Material:
════

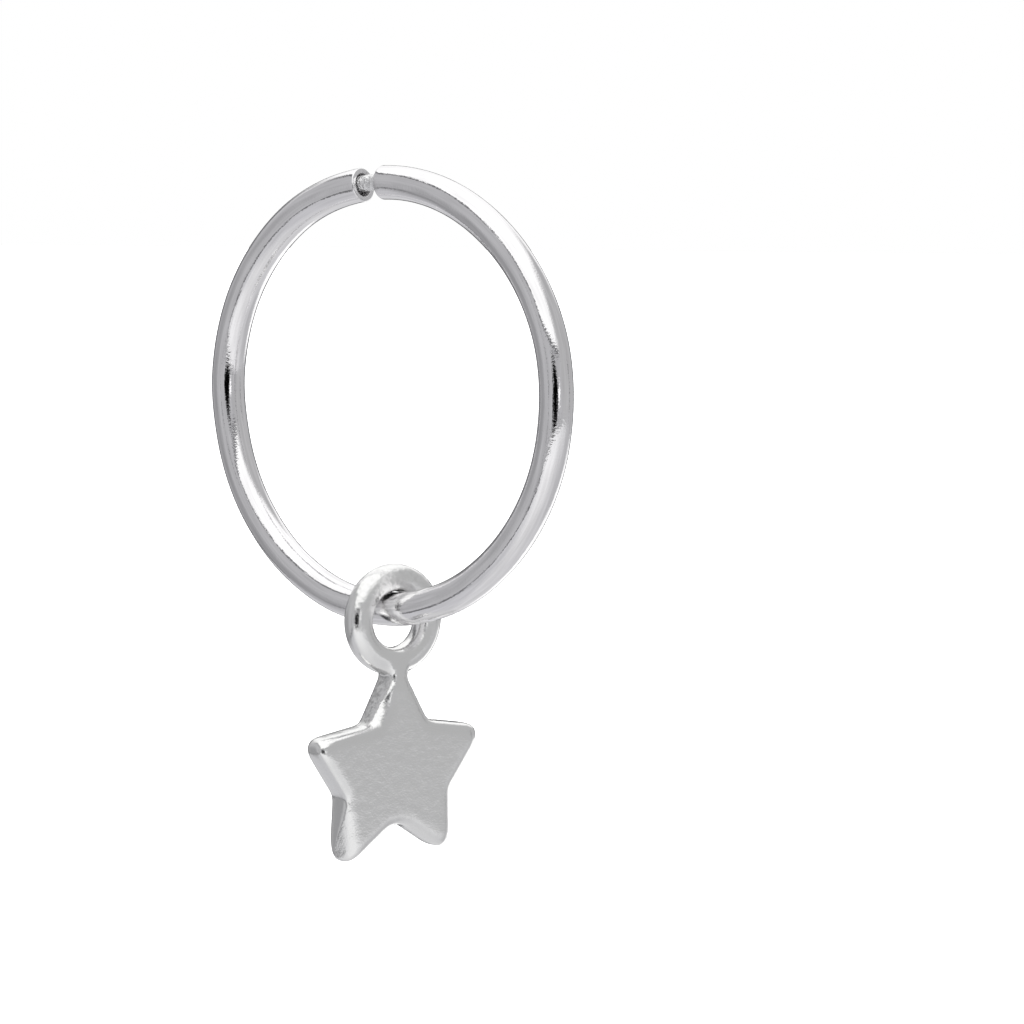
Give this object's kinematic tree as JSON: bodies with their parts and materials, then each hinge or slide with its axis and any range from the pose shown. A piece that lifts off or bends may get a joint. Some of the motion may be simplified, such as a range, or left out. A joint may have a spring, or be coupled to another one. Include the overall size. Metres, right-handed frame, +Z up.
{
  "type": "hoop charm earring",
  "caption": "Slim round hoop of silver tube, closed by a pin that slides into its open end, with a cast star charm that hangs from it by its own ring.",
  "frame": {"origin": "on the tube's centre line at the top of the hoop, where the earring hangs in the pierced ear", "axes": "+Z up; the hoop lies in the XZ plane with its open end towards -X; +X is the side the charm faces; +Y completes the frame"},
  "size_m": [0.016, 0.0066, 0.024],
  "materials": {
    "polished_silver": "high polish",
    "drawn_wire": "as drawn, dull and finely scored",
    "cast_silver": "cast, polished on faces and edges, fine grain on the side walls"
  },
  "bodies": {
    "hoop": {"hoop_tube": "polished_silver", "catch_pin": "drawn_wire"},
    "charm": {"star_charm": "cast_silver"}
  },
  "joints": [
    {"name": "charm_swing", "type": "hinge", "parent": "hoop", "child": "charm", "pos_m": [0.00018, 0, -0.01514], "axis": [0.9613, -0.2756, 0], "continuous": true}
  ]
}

════

What is asked:
Nothing in the data may differ; print all of it exactly as written.

Finished task:
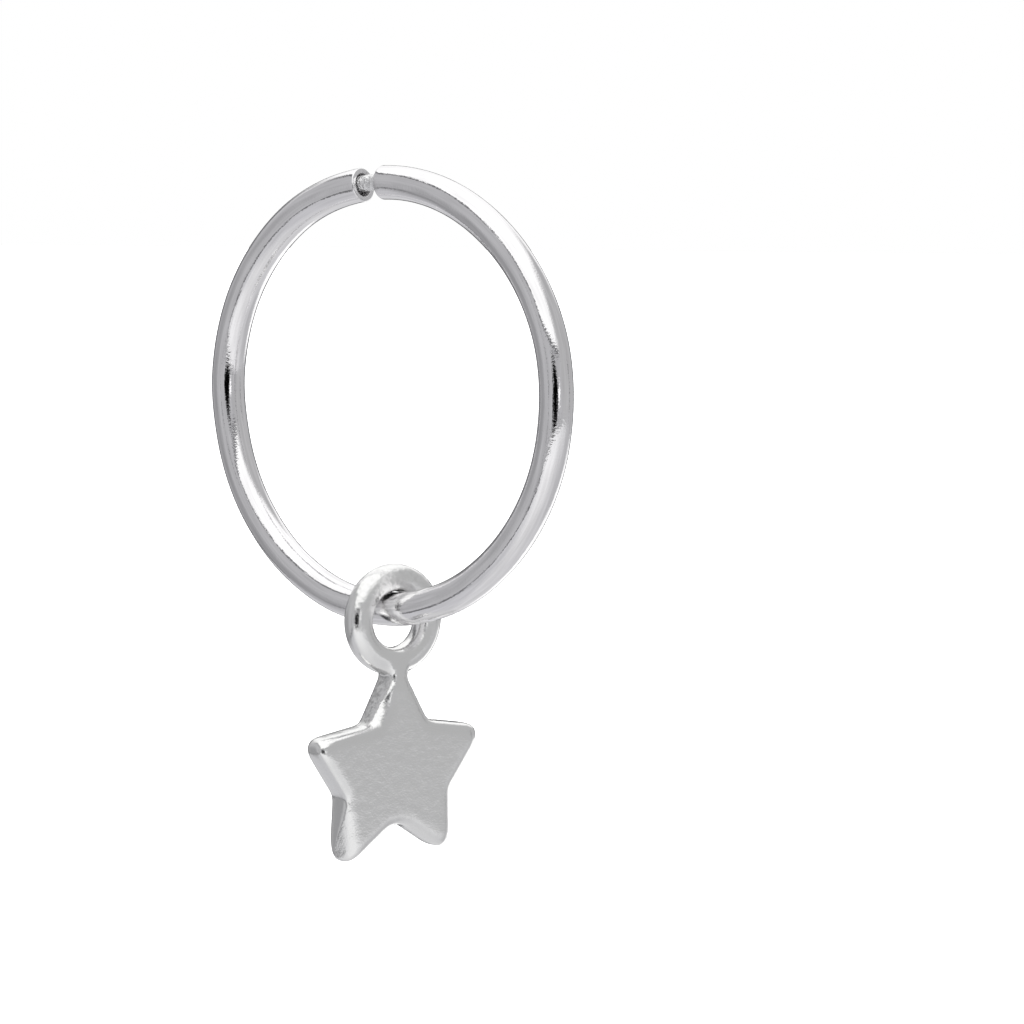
Give this object's kinematic tree as JSON: bodies with their parts and materials, then each hinge or slide with its axis and any range from the pose shown. A piece that lifts off or bends may get a joint. Some of the motion may be simplified, such as a range, or left out. A joint may have a spring, or be coupled to another one. Include the overall size. Metres, right-handed frame, +Z up.
{
  "type": "hoop charm earring",
  "caption": "Slim round hoop of silver tube, closed by a pin that slides into its open end, with a cast star charm that hangs from it by its own ring.",
  "frame": {"origin": "on the tube's centre line at the top of the hoop, where the earring hangs in the pierced ear", "axes": "+Z up; the hoop lies in the XZ plane with its open end towards -X; +X is the side the charm faces; +Y completes the frame"},
  "size_m": [0.016, 0.0066, 0.024],
  "materials": {
    "polished_silver": "high polish",
    "drawn_wire": "as drawn, dull and finely scored",
    "cast_silver": "cast, polished on faces and edges, fine grain on the side walls"
  },
  "bodies": {
    "hoop": {"hoop_tube": "polished_silver", "catch_pin": "drawn_wire"},
    "charm": {"star_charm": "cast_silver"}
  },
  "joints": [
    {"name": "charm_swing", "type": "hinge", "parent": "hoop", "child": "charm", "pos_m": [0.00018, 0, -0.01514], "axis": [0.9613, -0.2756, 0], "continuous": true}
  ]
}